• **Exercise directions**
Gather all lines with the word "bodies" in them.

• **Provided data**
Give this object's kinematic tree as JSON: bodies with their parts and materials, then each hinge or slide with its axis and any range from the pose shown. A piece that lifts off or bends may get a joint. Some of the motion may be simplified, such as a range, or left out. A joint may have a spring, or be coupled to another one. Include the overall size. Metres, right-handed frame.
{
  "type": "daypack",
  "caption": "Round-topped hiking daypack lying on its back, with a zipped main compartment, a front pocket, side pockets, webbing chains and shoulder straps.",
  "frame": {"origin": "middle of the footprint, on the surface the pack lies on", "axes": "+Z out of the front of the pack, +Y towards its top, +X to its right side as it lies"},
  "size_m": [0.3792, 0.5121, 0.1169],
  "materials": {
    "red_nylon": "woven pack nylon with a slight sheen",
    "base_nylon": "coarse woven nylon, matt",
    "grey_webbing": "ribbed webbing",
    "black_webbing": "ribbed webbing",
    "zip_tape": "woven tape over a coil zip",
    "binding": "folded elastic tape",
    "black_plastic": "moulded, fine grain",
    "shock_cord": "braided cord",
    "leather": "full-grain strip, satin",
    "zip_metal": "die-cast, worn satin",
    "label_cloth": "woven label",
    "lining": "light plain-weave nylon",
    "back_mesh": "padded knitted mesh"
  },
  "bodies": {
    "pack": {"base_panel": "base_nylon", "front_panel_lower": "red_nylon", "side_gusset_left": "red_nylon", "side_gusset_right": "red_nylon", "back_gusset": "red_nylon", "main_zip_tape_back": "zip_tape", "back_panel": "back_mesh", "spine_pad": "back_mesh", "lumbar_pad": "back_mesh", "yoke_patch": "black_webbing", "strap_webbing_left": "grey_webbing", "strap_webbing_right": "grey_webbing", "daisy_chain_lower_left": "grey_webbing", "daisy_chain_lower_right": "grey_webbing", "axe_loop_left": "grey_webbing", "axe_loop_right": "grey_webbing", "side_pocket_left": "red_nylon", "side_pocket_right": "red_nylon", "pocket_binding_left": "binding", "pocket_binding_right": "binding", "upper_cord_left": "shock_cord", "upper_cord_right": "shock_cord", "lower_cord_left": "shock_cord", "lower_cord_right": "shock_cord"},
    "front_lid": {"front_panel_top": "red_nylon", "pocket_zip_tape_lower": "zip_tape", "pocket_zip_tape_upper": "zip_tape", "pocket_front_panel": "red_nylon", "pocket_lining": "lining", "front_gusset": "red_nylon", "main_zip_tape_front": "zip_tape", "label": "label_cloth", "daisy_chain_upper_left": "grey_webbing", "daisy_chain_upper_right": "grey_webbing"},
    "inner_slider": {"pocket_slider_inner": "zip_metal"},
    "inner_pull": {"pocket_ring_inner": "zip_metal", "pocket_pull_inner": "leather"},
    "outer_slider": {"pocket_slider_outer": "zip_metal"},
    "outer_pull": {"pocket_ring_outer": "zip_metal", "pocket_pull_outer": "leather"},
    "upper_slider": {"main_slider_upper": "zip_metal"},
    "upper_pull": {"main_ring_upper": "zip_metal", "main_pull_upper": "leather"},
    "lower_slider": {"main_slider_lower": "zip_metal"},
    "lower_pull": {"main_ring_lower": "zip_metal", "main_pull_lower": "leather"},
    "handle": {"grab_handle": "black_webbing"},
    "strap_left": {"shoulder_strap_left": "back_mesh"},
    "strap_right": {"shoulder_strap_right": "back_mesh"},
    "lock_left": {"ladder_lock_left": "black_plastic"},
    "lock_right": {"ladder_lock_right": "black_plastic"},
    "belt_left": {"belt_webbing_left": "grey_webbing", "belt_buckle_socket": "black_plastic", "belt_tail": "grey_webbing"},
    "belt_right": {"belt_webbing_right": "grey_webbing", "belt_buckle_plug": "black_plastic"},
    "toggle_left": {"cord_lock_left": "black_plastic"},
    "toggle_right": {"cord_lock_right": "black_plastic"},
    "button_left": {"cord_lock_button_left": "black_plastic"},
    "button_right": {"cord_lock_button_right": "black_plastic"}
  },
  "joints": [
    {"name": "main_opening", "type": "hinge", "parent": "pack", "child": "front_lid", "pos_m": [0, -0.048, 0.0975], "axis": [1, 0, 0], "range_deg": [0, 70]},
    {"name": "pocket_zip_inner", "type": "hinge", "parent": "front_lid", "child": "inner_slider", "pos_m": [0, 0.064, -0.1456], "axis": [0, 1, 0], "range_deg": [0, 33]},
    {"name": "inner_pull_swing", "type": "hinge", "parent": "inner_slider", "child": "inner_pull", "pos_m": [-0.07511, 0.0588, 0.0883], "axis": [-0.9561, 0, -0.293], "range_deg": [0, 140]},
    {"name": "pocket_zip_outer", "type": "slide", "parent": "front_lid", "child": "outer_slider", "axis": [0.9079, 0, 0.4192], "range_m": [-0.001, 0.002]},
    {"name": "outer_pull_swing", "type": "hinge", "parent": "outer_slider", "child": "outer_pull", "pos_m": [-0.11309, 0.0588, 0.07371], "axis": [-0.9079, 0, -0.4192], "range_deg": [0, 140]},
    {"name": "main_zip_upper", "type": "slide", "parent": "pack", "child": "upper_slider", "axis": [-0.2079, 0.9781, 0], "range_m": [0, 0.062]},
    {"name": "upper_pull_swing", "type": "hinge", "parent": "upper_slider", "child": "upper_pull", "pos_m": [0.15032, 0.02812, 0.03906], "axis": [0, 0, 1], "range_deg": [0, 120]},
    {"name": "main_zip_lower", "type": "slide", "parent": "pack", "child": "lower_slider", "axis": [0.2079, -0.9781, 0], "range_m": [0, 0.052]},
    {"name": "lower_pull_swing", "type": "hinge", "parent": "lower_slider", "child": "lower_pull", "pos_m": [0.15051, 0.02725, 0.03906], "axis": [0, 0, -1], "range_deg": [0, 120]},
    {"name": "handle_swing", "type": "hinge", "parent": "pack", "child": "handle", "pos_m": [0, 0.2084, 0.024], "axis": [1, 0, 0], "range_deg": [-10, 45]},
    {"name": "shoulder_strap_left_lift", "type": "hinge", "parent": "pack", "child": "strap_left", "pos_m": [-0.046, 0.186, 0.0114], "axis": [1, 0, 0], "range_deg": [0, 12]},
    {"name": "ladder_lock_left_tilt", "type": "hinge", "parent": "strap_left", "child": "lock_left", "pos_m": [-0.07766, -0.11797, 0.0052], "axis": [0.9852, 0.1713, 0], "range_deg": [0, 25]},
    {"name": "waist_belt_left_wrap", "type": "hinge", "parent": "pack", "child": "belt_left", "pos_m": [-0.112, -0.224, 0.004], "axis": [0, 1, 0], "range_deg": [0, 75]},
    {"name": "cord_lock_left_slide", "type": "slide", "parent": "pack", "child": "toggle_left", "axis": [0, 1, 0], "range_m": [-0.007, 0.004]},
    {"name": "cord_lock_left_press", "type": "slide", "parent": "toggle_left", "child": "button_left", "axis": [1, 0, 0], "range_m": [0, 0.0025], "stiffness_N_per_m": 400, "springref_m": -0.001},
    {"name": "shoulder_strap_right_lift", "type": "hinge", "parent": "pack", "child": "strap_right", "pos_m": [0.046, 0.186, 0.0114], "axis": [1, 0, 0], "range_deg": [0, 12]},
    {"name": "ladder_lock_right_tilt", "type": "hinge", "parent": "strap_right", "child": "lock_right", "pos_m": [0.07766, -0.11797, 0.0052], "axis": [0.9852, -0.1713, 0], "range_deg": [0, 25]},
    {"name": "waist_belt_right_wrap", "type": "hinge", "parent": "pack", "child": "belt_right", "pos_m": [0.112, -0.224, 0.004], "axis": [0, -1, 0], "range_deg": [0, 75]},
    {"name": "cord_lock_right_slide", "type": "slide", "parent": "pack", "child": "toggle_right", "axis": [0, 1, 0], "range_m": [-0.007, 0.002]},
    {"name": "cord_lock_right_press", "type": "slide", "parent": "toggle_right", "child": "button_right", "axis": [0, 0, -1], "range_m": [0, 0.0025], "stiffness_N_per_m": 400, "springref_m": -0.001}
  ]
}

• **Solution to this exercise**
Give this object's kinematic tree as JSON: bodies with their parts and materials, then each hinge or slide with its axis and any range from the pose shown. A piece that lifts off or bends may get a joint. Some of the motion may be simplified, such as a range, or left out. A joint may have a spring, or be coupled to another one. Include the overall size. Metres, right-handed frame.
  "bodies": {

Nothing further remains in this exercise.